• _What you are asked to do_: Using the listing below, set down each line from the line containing "const plant = new THREE.Group();" through the line containing "cad_parts[node].hide_render = cad_parts[node].hide_viewport", both ends included, exactly and with nothing added.
════
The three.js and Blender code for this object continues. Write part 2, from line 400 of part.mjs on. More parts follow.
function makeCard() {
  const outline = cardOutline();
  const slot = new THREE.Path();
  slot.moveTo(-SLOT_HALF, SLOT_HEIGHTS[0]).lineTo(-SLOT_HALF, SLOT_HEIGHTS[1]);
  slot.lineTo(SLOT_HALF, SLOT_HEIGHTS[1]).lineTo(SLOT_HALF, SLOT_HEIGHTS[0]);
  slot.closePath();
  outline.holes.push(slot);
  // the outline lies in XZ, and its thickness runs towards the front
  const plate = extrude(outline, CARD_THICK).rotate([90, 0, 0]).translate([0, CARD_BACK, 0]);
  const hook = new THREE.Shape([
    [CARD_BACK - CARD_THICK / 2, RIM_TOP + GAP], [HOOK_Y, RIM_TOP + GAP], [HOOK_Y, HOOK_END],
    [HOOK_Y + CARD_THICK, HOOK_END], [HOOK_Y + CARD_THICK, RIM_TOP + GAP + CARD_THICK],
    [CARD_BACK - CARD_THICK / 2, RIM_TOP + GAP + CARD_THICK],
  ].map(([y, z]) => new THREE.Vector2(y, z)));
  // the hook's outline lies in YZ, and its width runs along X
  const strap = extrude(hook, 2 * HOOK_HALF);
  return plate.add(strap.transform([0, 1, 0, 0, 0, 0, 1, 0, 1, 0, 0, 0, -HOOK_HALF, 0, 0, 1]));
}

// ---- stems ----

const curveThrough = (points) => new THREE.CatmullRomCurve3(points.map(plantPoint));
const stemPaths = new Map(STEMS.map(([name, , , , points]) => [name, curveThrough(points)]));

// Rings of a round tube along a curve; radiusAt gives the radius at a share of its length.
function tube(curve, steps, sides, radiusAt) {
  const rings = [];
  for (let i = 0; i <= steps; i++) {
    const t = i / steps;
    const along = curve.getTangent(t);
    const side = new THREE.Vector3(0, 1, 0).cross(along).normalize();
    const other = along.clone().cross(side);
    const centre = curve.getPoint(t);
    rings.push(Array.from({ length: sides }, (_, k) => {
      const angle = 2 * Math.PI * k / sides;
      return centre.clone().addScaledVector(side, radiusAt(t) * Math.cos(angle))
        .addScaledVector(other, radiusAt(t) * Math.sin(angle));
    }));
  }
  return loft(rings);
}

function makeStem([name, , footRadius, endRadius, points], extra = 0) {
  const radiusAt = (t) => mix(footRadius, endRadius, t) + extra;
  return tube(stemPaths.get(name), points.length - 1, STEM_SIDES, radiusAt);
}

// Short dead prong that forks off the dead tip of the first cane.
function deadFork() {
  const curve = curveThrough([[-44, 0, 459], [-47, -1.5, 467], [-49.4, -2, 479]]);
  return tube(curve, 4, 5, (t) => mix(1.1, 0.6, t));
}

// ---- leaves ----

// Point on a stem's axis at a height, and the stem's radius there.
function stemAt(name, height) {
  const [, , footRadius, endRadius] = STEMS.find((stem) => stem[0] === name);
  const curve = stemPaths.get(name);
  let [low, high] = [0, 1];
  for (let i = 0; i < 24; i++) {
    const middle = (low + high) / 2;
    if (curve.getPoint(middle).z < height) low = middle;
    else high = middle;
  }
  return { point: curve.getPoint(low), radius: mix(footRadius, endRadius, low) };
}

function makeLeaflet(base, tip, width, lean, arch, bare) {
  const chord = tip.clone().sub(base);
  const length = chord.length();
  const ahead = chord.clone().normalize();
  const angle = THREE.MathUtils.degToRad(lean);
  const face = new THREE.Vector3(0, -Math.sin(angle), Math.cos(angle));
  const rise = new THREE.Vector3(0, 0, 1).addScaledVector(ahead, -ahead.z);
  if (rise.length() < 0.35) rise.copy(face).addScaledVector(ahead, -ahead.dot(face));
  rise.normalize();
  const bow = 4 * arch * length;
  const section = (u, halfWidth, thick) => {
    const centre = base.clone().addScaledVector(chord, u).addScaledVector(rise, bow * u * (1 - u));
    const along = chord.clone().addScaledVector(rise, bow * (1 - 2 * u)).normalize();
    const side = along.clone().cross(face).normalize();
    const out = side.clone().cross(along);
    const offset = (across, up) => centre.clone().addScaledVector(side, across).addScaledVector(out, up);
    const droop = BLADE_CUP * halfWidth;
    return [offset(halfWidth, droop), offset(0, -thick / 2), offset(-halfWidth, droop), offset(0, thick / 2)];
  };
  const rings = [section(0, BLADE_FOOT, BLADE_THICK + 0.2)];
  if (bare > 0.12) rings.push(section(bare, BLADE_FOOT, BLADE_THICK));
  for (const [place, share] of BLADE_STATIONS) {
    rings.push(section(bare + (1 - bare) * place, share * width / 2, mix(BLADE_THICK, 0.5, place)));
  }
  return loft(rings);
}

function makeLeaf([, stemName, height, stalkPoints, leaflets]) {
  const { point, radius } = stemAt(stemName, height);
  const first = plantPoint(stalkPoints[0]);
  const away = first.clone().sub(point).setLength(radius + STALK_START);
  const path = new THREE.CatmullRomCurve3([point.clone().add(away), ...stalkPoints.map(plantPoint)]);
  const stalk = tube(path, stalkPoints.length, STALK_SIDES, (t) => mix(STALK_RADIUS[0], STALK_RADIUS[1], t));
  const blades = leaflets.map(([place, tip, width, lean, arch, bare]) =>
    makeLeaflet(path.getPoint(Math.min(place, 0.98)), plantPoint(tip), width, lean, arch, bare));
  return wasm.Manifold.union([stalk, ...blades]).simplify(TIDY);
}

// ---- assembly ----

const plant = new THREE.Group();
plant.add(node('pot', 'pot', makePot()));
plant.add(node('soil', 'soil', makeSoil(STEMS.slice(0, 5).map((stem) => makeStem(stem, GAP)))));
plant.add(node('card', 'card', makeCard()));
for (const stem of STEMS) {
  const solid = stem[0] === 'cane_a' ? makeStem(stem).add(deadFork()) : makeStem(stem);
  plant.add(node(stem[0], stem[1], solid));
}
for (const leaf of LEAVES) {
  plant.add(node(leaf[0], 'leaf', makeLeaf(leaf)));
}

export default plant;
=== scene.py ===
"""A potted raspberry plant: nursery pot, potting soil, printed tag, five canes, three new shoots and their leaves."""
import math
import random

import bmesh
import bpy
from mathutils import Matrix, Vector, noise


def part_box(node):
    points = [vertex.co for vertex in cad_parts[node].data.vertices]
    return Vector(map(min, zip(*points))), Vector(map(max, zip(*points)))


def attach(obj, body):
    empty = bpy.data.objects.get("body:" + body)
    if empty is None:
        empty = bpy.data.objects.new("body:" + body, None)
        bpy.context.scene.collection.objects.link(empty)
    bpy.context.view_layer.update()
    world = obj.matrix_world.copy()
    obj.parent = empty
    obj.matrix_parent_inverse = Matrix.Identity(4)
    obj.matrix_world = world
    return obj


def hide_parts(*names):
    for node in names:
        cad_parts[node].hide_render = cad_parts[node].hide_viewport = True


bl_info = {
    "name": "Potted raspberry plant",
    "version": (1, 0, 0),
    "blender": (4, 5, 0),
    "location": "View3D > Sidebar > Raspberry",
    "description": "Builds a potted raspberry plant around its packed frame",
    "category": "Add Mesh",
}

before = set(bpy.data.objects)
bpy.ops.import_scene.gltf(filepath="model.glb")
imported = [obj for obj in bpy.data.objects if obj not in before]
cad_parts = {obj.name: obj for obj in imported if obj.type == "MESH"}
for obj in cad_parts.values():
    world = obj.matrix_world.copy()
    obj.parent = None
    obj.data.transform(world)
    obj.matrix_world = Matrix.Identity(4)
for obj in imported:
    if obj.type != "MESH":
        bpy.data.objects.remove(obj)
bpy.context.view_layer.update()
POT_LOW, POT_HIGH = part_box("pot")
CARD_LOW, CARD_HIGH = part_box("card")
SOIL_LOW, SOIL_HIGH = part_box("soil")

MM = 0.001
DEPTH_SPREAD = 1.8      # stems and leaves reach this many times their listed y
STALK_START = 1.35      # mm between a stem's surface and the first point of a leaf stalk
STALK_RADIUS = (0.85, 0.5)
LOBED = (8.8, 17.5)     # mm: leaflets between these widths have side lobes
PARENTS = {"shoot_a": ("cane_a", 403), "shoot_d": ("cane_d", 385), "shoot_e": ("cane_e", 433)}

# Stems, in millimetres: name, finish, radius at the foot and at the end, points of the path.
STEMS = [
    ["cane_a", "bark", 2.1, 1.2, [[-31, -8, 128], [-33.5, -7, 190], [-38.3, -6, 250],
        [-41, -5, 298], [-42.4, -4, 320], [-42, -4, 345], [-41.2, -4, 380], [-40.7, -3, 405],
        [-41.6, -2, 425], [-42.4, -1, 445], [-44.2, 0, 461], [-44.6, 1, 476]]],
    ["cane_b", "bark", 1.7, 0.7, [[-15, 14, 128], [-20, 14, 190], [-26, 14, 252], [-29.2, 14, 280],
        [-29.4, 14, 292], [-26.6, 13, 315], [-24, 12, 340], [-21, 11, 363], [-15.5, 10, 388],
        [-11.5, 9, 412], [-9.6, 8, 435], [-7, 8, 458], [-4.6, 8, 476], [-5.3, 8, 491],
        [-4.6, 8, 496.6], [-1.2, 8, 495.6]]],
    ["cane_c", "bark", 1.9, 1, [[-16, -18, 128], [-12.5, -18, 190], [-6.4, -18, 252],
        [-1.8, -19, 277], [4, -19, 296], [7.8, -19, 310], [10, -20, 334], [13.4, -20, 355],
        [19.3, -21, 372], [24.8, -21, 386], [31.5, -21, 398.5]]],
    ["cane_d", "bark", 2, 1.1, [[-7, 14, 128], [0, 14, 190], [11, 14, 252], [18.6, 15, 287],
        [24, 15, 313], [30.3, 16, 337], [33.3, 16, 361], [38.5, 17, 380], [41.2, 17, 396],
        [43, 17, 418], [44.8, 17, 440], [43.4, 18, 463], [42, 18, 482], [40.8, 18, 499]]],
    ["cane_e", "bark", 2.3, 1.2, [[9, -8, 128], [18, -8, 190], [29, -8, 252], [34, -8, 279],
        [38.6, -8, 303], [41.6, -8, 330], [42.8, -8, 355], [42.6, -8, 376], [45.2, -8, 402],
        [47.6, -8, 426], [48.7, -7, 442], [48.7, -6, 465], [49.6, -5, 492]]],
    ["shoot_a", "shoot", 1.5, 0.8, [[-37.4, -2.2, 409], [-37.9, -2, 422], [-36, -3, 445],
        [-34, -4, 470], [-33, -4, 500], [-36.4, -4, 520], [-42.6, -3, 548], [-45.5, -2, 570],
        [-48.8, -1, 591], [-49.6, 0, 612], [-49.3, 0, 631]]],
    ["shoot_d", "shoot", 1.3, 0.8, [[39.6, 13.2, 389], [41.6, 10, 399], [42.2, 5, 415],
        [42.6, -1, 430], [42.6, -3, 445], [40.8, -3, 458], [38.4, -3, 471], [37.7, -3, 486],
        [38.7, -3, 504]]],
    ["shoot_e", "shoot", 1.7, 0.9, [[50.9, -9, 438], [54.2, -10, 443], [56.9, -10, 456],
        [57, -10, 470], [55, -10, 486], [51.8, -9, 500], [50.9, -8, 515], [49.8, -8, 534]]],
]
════
• _Output below_:
const plant = new THREE.Group();
plant.add(node('pot', 'pot', makePot()));
plant.add(node('soil', 'soil', makeSoil(STEMS.slice(0, 5).map((stem) => makeStem(stem, GAP)))));
plant.add(node('card', 'card', makeCard()));
for (const stem of STEMS) {
  const solid = stem[0] === 'cane_a' ? makeStem(stem).add(deadFork()) : makeStem(stem);
  plant.add(node(stem[0], stem[1], solid));
}
for (const leaf of LEAVES) {
  plant.add(node(leaf[0], 'leaf', makeLeaf(leaf)));
}

export default plant;
=== scene.py ===
"""A potted raspberry plant: nursery pot, potting soil, printed tag, five canes, three new shoots and their leaves."""
import math
import random

import bmesh
import bpy
from mathutils import Matrix, Vector, noise


def part_box(node):
    points = [vertex.co for vertex in cad_parts[node].data.vertices]
    return Vector(map(min, zip(*points))), Vector(map(max, zip(*points)))


def attach(obj, body):
    empty = bpy.data.objects.get("body:" + body)
    if empty is None:
        empty = bpy.data.objects.new("body:" + body, None)
        bpy.context.scene.collection.objects.link(empty)
    bpy.context.view_layer.update()
    world = obj.matrix_world.copy()
    obj.parent = empty
    obj.matrix_parent_inverse = Matrix.Identity(4)
    obj.matrix_world = world
    return obj


def hide_parts(*names):
    for node in names:
        cad_parts[node].hide_render = cad_parts[node].hide_viewport = True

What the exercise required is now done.